--- EXERCISE ---
Every line of the material is to be repeated exactly as it stands.

--- SUPPLIED MATERIAL ---
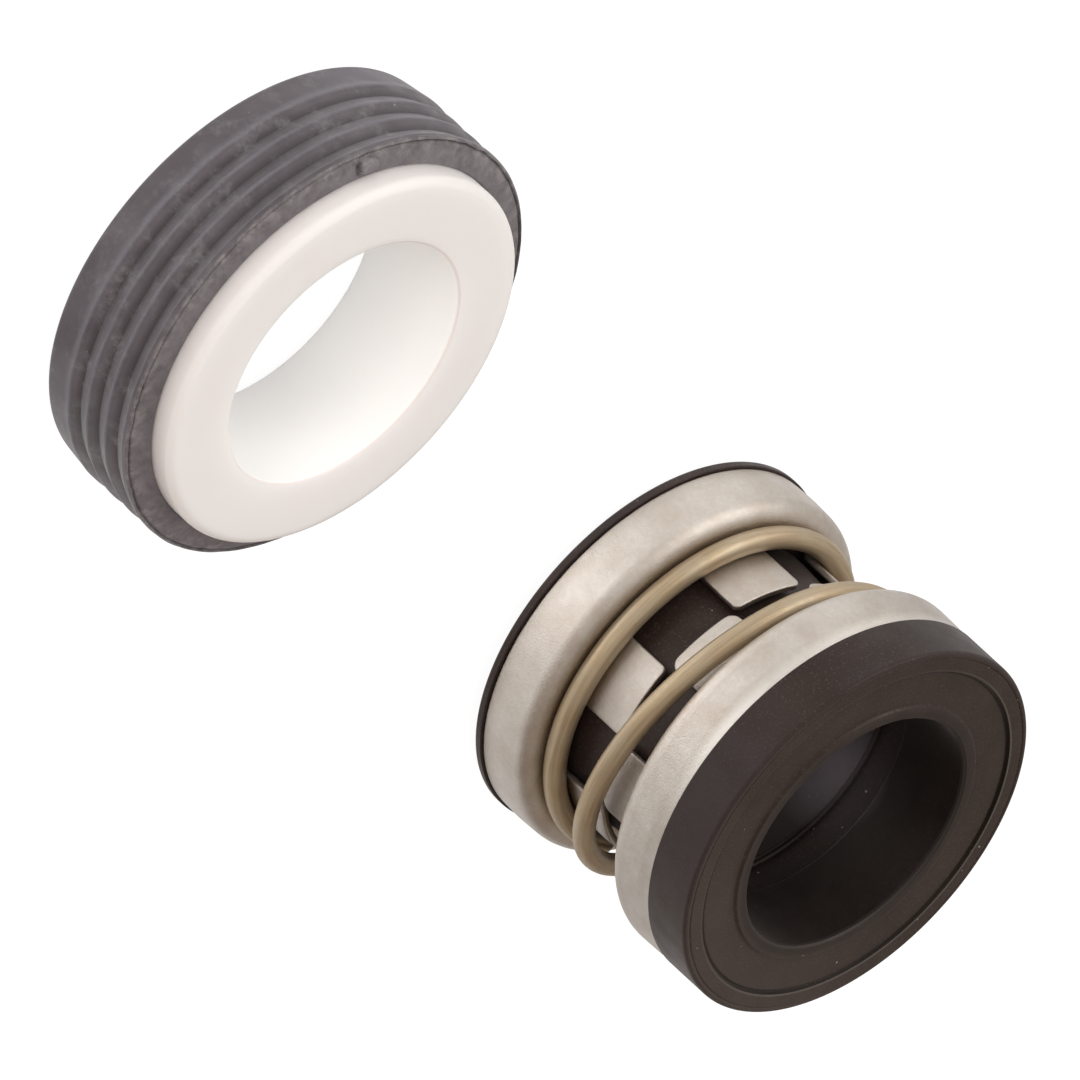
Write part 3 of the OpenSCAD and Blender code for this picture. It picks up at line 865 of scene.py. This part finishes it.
def lamp(name, direction, distance, size, power, colour, mirrored=True):
    """Soft square area lamp, its distance and size in metres, that mirrored rays find or miss."""
    data = bpy.data.lights.new(name, "AREA")
    data.shape = "SQUARE"
    data.size = size
    data.energy = power
    data.color = colour
    obj = bpy.data.objects.new(name, data)
    bpy.context.scene.collection.objects.link(obj)
    way = Vector(direction).normalized()
    obj.location = LAMP_AIM + way * distance
    obj.rotation_mode = "QUATERNION"
    obj.rotation_quaternion = way.to_track_quat("Z", "Y")
    obj.visible_camera = False
    obj.visible_glossy = mirrored


def lights():
    """Studio surround, bright from one side and warm and dim from the other, with three soft lamps.

    The camera sees it white, and mirrored rays find one more soft box low in it.
    """
    world = bpy.data.worlds.new("studio")
    world.use_nodes = True
    n = Nodes(world.node_tree)
    way = n.add("ShaderNodeTexCoord").outputs["Generated"]
    path = n.add("ShaderNodeLightPath").outputs

    bright_side = Vector((-0.25, 0.75, 0.6)).normalized()
    turned = n.band(n.vector_maths("DOT_PRODUCT", way, bright_side, "Value"), -0.9, 0.9)
    surround = n.add("ShaderNodeValToRGB", {"Fac": turned})
    tones = surround.color_ramp.elements
    tones[0].color = (0.2, 0.15, 0.115, 1)
    tones[1].color = (0.85, 0.84, 0.82, 1)
    tones.new(0.5).color = (0.42, 0.355, 0.3, 1)

    low_box = Vector((-0.97, -0.16, 0.17)).normalized()
    extra = n.band(n.vector_maths("DOT_PRODUCT", way, low_box, "Value"), 0.93, 0.985, 0, 1.5)
    background = n.tree.nodes["Background"]
    colour = n.mix(path["Is Camera Ray"], surround.outputs["Color"], (1, 1, 1))
    n.tree.links.new(colour, background.inputs["Color"])
    strength = n.maths("MULTIPLY_ADD", extra, path["Is Glossy Ray"], 1)
    n.tree.links.new(strength, background.inputs["Strength"])
    bpy.context.scene.world = world

    lamp("key", (-0.15, 0.85, 0.45), 0.9, 0.5, 2.4, (1, 0.985, 0.965))
    lamp("front", (-0.93, -0.22, 0.38), 0.9, 0.5, 3.7, (1, 0.985, 0.97), mirrored=False)
    lamp("top", (0.4, 0.2, 1.0), 0.9, 0.6, 0.7, (0.98, 0.99, 1))


bpy.context.scene.view_settings.view_transform = "Standard"
steel = pressed_steel()
camera()
lights()
floor()
primary_ring(carbon())
retainer(steel)
bellows(bellows_rubber())
spring(spring_wire())
drive_band(steel)
seat_cup(cup_rubber())
seat_ring(ceramic())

--- SOLUTION BELOW ---
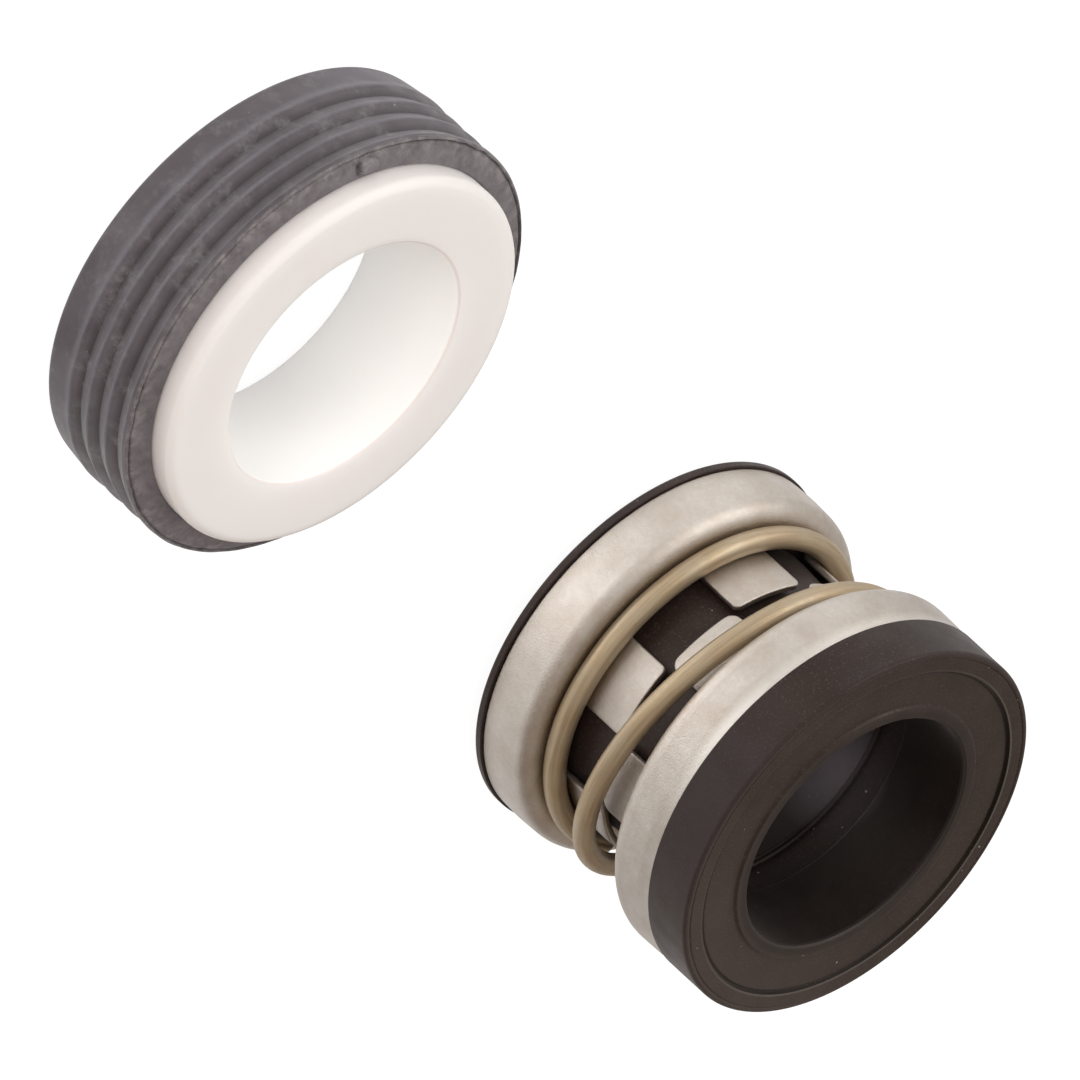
Write part 3 of the OpenSCAD and Blender code for this picture. It picks up at line 865 of scene.py. This part finishes it.
def lamp(name, direction, distance, size, power, colour, mirrored=True):
    """Soft square area lamp, its distance and size in metres, that mirrored rays find or miss."""
    data = bpy.data.lights.new(name, "AREA")
    data.shape = "SQUARE"
    data.size = size
    data.energy = power
    data.color = colour
    obj = bpy.data.objects.new(name, data)
    bpy.context.scene.collection.objects.link(obj)
    way = Vector(direction).normalized()
    obj.location = LAMP_AIM + way * distance
    obj.rotation_mode = "QUATERNION"
    obj.rotation_quaternion = way.to_track_quat("Z", "Y")
    obj.visible_camera = False
    obj.visible_glossy = mirrored


def lights():
    """Studio surround, bright from one side and warm and dim from the other, with three soft lamps.

    The camera sees it white, and mirrored rays find one more soft box low in it.
    """
    world = bpy.data.worlds.new("studio")
    world.use_nodes = True
    n = Nodes(world.node_tree)
    way = n.add("ShaderNodeTexCoord").outputs["Generated"]
    path = n.add("ShaderNodeLightPath").outputs

    bright_side = Vector((-0.25, 0.75, 0.6)).normalized()
    turned = n.band(n.vector_maths("DOT_PRODUCT", way, bright_side, "Value"), -0.9, 0.9)
    surround = n.add("ShaderNodeValToRGB", {"Fac": turned})
    tones = surround.color_ramp.elements
    tones[0].color = (0.2, 0.15, 0.115, 1)
    tones[1].color = (0.85, 0.84, 0.82, 1)
    tones.new(0.5).color = (0.42, 0.355, 0.3, 1)

    low_box = Vector((-0.97, -0.16, 0.17)).normalized()
    extra = n.band(n.vector_maths("DOT_PRODUCT", way, low_box, "Value"), 0.93, 0.985, 0, 1.5)
    background = n.tree.nodes["Background"]
    colour = n.mix(path["Is Camera Ray"], surround.outputs["Color"], (1, 1, 1))
    n.tree.links.new(colour, background.inputs["Color"])
    strength = n.maths("MULTIPLY_ADD", extra, path["Is Glossy Ray"], 1)
    n.tree.links.new(strength, background.inputs["Strength"])
    bpy.context.scene.world = world

    lamp("key", (-0.15, 0.85, 0.45), 0.9, 0.5, 2.4, (1, 0.985, 0.965))
    lamp("front", (-0.93, -0.22, 0.38), 0.9, 0.5, 3.7, (1, 0.985, 0.97), mirrored=False)
    lamp("top", (0.4, 0.2, 1.0), 0.9, 0.6, 0.7, (0.98, 0.99, 1))


bpy.context.scene.view_settings.view_transform = "Standard"
steel = pressed_steel()
camera()
lights()
floor()
primary_ring(carbon())
retainer(steel)
bellows(bellows_rubber())
spring(spring_wire())
drive_band(steel)
seat_cup(cup_rubber())
seat_ring(ceramic())